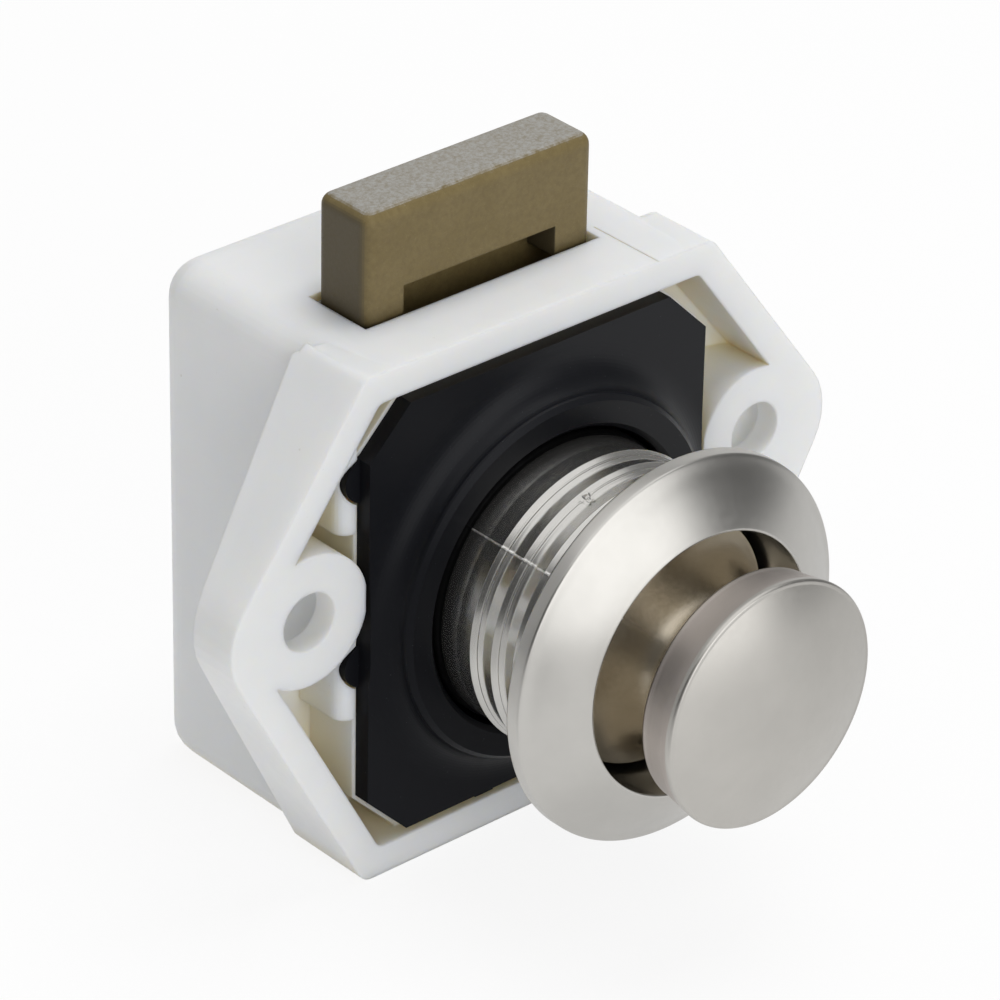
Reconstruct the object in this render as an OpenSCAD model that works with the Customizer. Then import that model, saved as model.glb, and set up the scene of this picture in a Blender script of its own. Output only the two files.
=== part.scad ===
// Push button cabinet lock: a white case that is screwed to the inside of a door,
// a flat bolt that rises from its top, a round button with a ring in front.
// All sizes in millimetres. Left to right is X, front to back is Y, up is Z.
// The origin is on the button's axis, in the plane of the case's front rim.
// The parts stand as in the picture: button latched in, bolt out, ring pushed home.

/* [Case] */
// Room between the cover plate's collar and the side walls
side_room = 0.9; // [0.7:0.1:1.5]
// Thickness of the side walls
side_wall = 1.7; // [1.5:0.1:2.2]
// Height of the case's top above the button's axis
case_top = 18.35; // [18.2:0.05:20]
// Depth of the case's bottom under the button's axis
case_bottom = 17.8; // [17.5:0.1:20]
// Distance from the front rim to the rear of the case
case_depth = 20.4; // [20.2:0.1:24]
// How far the pointed ear corners stand out from the side walls, before they are rounded
ear_length = 11.4; // [11:0.1:13]
// Width of the front rim
rim_wall = 2.1; // [1.8:0.1:2.4]
// Distance of the screw holes from the side walls
screw_offset = 4.4; // [4.2:0.1:4.8]
// Diameter of the screw holes in the ears
screw_hole = 4; // [3.2:0.1:4.4]

/* [Cover plate] */
// Thickness of the black cover plate
plate_thickness = 1.2; // [1:0.1:1.5]
// Wall of the round boss that stands in the door's hole
boss_wall = 2.15; // [1.9:0.05:2.4]
// Wall of the collar behind the boss
collar_wall = 1.25; // [1:0.05:1.4]
// How far the boss stands in front of the rim
boss_rise = 2.2; // [1.6:0.1:2.6]

/* [Ring with sleeve] */
// Outer diameter of the ring
ring_diameter = 26; // [25:0.1:30]
// Wall of the sleeve, measured over its ridges
sleeve_wall = 1.2; // [1:0.05:1.3]
// Diameter over the ridges of the sleeve
ridge_diameter = 20; // [19.8:0.1:20.2]
// Distance from one ridge to the next
ridge_pitch = 1.95; // [1.8:0.05:2.1]
// Distance from the front rim to the ring's back, ring pushed home
ring_back = 11.8; // [11.6:0.1:13]

/* [Button] */
// Gap between the button's cap and the ring
cap_gap = 0.53; // [0.4:0.01:0.9]
// Distance from the front rim to the edge of the cap's face, button in
cap_face = 21.2; // [21:0.1:22.5]
// How far the button comes out when it is released
button_travel = 7.5; // [6.5:0.1:7.5]

/* [Bolt] */
// Width of the bolt
bolt_width = 18.4; // [17.8:0.1:18.5]
// Thickness of the bolt
bolt_thickness = 4.84; // [4.6:0.02:4.9]
// How far the bolt stands above the case
bolt_out = 7.3; // [6.8:0.1:7.6]

/* [Hidden] */
$fn = 64;
arc_steps = 6;

// Sleeve and what fits round it
ridge_r = ridge_diameter / 2;
root_r = ridge_r - 0.32;
guide_r = ridge_r - 0.1;
bore_r = ridge_r - sleeve_wall;
collar_bore = ridge_r + 0.25;
collar_r = collar_bore + collar_wall;
boss_r = collar_bore + boss_wall;

// Case
inner_x = collar_r + side_room;
case_half_width = inner_x + side_wall;
box_half_width = case_half_width + 0.3;
box_round = 2.6;
ear_reach = case_half_width + ear_length;
ear_round = 4.8;
ear_z = 3.1;
ear_tip_y = 3.4;
ear_root_y = 6.5;
rear_wall = 1.6;
pocket_wall = 1.1;
parting_depth = 0.05;
parting_end = 6;
hole_x = case_half_width + screw_offset;
hole_z = 3.05;
rail_wall = 1.3;
rooted = 0.2;
spring_pin = 2.4;
spring_pin_r = 1.6;
hole_r = screw_hole / 2;
head_room = 1.6;
tab_r = 4.55;
tab_high = 77;
tab_low = -55;
tab_wall = 1.8;
plate_gap = 0.25;
inner_top = case_top - 3.85;
inner_bottom = case_bottom - 3.6;
inner_rear = case_depth - rear_wall;
hollow_round = 2.8;
flange_draft = 0.5;
flange_soft = 1.2;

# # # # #

What the task asks:
Repeat the data verbatim.

Output for this task:
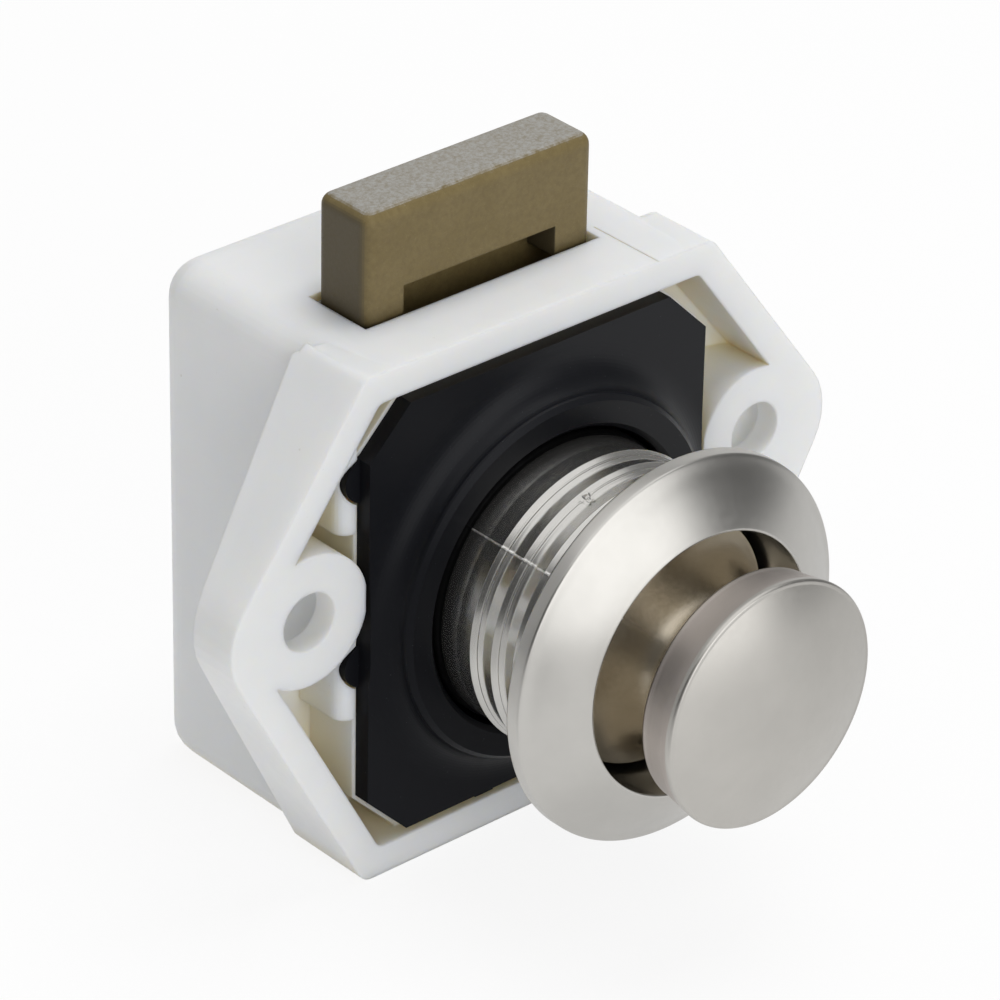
Reconstruct the object in this render as an OpenSCAD model that works with the Customizer. Then import that model, saved as model.glb, and set up the scene of this picture in a Blender script of its own. Output only the two files.
=== part.scad ===
// Push button cabinet lock: a white case that is screwed to the inside of a door,
// a flat bolt that rises from its top, a round button with a ring in front.
// All sizes in millimetres. Left to right is X, front to back is Y, up is Z.
// The origin is on the button's axis, in the plane of the case's front rim.
// The parts stand as in the picture: button latched in, bolt out, ring pushed home.

/* [Case] */
// Room between the cover plate's collar and the side walls
side_room = 0.9; // [0.7:0.1:1.5]
// Thickness of the side walls
side_wall = 1.7; // [1.5:0.1:2.2]
// Height of the case's top above the button's axis
case_top = 18.35; // [18.2:0.05:20]
// Depth of the case's bottom under the button's axis
case_bottom = 17.8; // [17.5:0.1:20]
// Distance from the front rim to the rear of the case
case_depth = 20.4; // [20.2:0.1:24]
// How far the pointed ear corners stand out from the side walls, before they are rounded
ear_length = 11.4; // [11:0.1:13]
// Width of the front rim
rim_wall = 2.1; // [1.8:0.1:2.4]
// Distance of the screw holes from the side walls
screw_offset = 4.4; // [4.2:0.1:4.8]
// Diameter of the screw holes in the ears
screw_hole = 4; // [3.2:0.1:4.4]

/* [Cover plate] */
// Thickness of the black cover plate
plate_thickness = 1.2; // [1:0.1:1.5]
// Wall of the round boss that stands in the door's hole
boss_wall = 2.15; // [1.9:0.05:2.4]
// Wall of the collar behind the boss
collar_wall = 1.25; // [1:0.05:1.4]
// How far the boss stands in front of the rim
boss_rise = 2.2; // [1.6:0.1:2.6]

/* [Ring with sleeve] */
// Outer diameter of the ring
ring_diameter = 26; // [25:0.1:30]
// Wall of the sleeve, measured over its ridges
sleeve_wall = 1.2; // [1:0.05:1.3]
// Diameter over the ridges of the sleeve
ridge_diameter = 20; // [19.8:0.1:20.2]
// Distance from one ridge to the next
ridge_pitch = 1.95; // [1.8:0.05:2.1]
// Distance from the front rim to the ring's back, ring pushed home
ring_back = 11.8; // [11.6:0.1:13]

/* [Button] */
// Gap between the button's cap and the ring
cap_gap = 0.53; // [0.4:0.01:0.9]
// Distance from the front rim to the edge of the cap's face, button in
cap_face = 21.2; // [21:0.1:22.5]
// How far the button comes out when it is released
button_travel = 7.5; // [6.5:0.1:7.5]

/* [Bolt] */
// Width of the bolt
bolt_width = 18.4; // [17.8:0.1:18.5]
// Thickness of the bolt
bolt_thickness = 4.84; // [4.6:0.02:4.9]
// How far the bolt stands above the case
bolt_out = 7.3; // [6.8:0.1:7.6]

/* [Hidden] */
$fn = 64;
arc_steps = 6;

// Sleeve and what fits round it
ridge_r = ridge_diameter / 2;
root_r = ridge_r - 0.32;
guide_r = ridge_r - 0.1;
bore_r = ridge_r - sleeve_wall;
collar_bore = ridge_r + 0.25;
collar_r = collar_bore + collar_wall;
boss_r = collar_bore + boss_wall;

// Case
inner_x = collar_r + side_room;
case_half_width = inner_x + side_wall;
box_half_width = case_half_width + 0.3;
box_round = 2.6;
ear_reach = case_half_width + ear_length;
ear_round = 4.8;
ear_z = 3.1;
ear_tip_y = 3.4;
ear_root_y = 6.5;
rear_wall = 1.6;
pocket_wall = 1.1;
parting_depth = 0.05;
parting_end = 6;
hole_x = case_half_width + screw_offset;
hole_z = 3.05;
rail_wall = 1.3;
rooted = 0.2;
spring_pin = 2.4;
spring_pin_r = 1.6;
hole_r = screw_hole / 2;
head_room = 1.6;
tab_r = 4.55;
tab_high = 77;
tab_low = -55;
tab_wall = 1.8;
plate_gap = 0.25;
inner_top = case_top - 3.85;
inner_bottom = case_bottom - 3.6;
inner_rear = case_depth - rear_wall;
hollow_round = 2.8;
flange_draft = 0.5;
flange_soft = 1.2;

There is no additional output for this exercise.